Exclusive Interview with Mr. Michael Lambert, Executive Director of the Distance Education and Training Council

October 11, 2004

Dr. Saba:
How did you become involved in distance education?

Mr. Lambert:
In my very first assignment as a young Army officer, I reported to the Non-resident Instruction Department of the US Army Quartermaster School in Fort Lee, Virginia.

This was really the Army’s correspondence school for the “QM School, ” and our mission was to create, distribute and service correspondence instruction programs for soldiers world-wide. We specialised in teaching supply, food service and other logistics courses that mirrored what was being taught in the Army classrooms. We had pioneered some new designs for learning at NID, including something we called a SLAB–or a single lesson assignment booklet of about 30 pages–that could be “plugged and played” in dozens of different courses. Each SLAB had a uniform look and each incorporated the latest thinking in instructional systems development, from the use of weighted behavioral learning objects to self check quizzes to simulatations and real world applications of knowledge in a paper test.

I learned a tremendous amount in my nearly two years at the QM School, from preparing instructional objectives to the writing creative examination items to design and layout of content for optimal learning by a distant student.

One lesson really hit home with me: distance education was every bit as educationally effective as classroom-based study. The results of the students on MOS [military occupation tests] tests proved it to me. And distance education could reach a vast audience at a fraction of the cost. I came to appreciate that distance education was among the most powerful educational techniques around, and that it was going to be my chosen profession.

After my discharge from the Army, I applied for a position at the DETC, then called the National Home Study Council, and continued to devote myself to distance learning. It is a decision I have never once regretted.

Dr. Saba:
The field has changed dramatically over the years. How do you see the status of distance education at the present time?

Mr. Lambert:
When I started at DETC over 32 years ago, the correspondence study field had a long, rich tradition of contributions to the advancement of American society. Since 1890, over 135 million people had enrolled in a DETC institution. Before World War II, many DETC institutions were household names. It was the “American Way to Learn.”

But in academia, correspondence study–even when it was being offered by a regionally accredited institution–was considered to be a ‘step child’ in the overall higher education family. While millions of students enrolled in correspondence programs for decades, rank elitism and academic snobbery prevailed.

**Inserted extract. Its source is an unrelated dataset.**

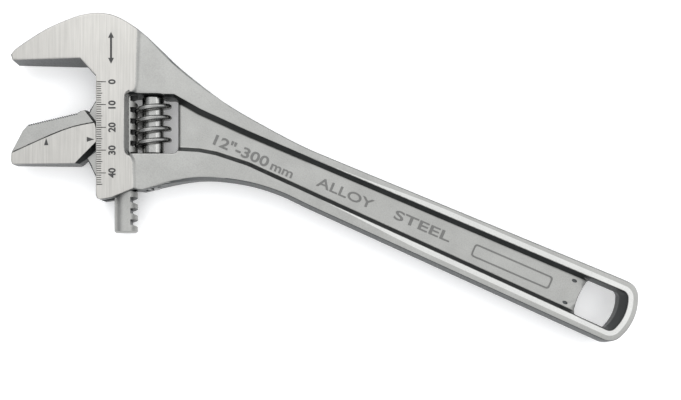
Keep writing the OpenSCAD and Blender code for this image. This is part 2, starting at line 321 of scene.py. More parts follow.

But in the mid-1990s, there was a “Sea Change.” The Internet came along and the Sloan Foundation and others started to provide some academic respect to learning at a distance. Almost overnight, it was respectable to be a distance learning provider. Name-plate universities launched well-hyped “online degrees.”

Today, distance education is in a new place: it is gaining more acceptance, is developing new traditions of excellence and it is even being taken seriously by our lawmakers in Washington.

Dr. Saba:
What is the mission of Distance Education and Training Council?

Mr. Lambert:
Since 1926, the DETC’s mission has been to promote, by means of standard-setting, evaluation and consultation processes, the development and maintenance of high educational and ethical standards in distance education and training. It does this by operating an accreditation program. The DETC Accrediting Commission has been operating since 1955. It is recognized by the US Secretary of Education and by the Council for Higher Education Accreditation.

DETC’s scope of activitiy includes distance education from the kindergarten through the first professional degree…..there are 85 DETC institutions in 7 countries today. Four government-owned universities in Australia have applied for DETC accreditation, and this is a significant tribute to DETC’s ascendency in the global distance community.

Dr. Saba:
What are some of your annual events and current activities, and how our readers can become involved in them?

Mr. Lambert:
DETC’s website at www.detc.org lists our many activities and publications.

We hold an Annual Conference every April. The next one is in Charleston, SC on April 17-19. All are welcomed to attend.

We also hold a Workshop every October. The next one is at the University of Notre Dame on October 12-13.

We publish newsletters, bulletins, research reports, occasional papers, and handbooks. Our new Course Development Handbook is selling well. It has 14 different authors sharing the “tips of the trade” on distance education. It is available on the Distance-Educator.com website.

Anyone may request to be placed on the DETC mailing list. Simply send your name and address to detc@detc.org

Dr. Saba:
How do you see the future of the DETC in particular and distance education in general?

Mr. Lambert:
I have watched DETC evolve over the years into a world-class accrediting association with a strong list of institutions–old and new.

DETC has done a fine job of positioning itself in the higher education community, it has become a real force for distance education.

I see a very bright future for both DETC and for distance education. The level of new enrollments is very impressive. The kinds of new degree programs being introduced is very exciting.

And as I learned so many years ago in the Army, distance education is a powerful and effective learning method that only keeps improving with age!

Dr. Saba:
Thank you for sharing your thoughts and insights with us. I am sure our readers will find this interview informative and interesting.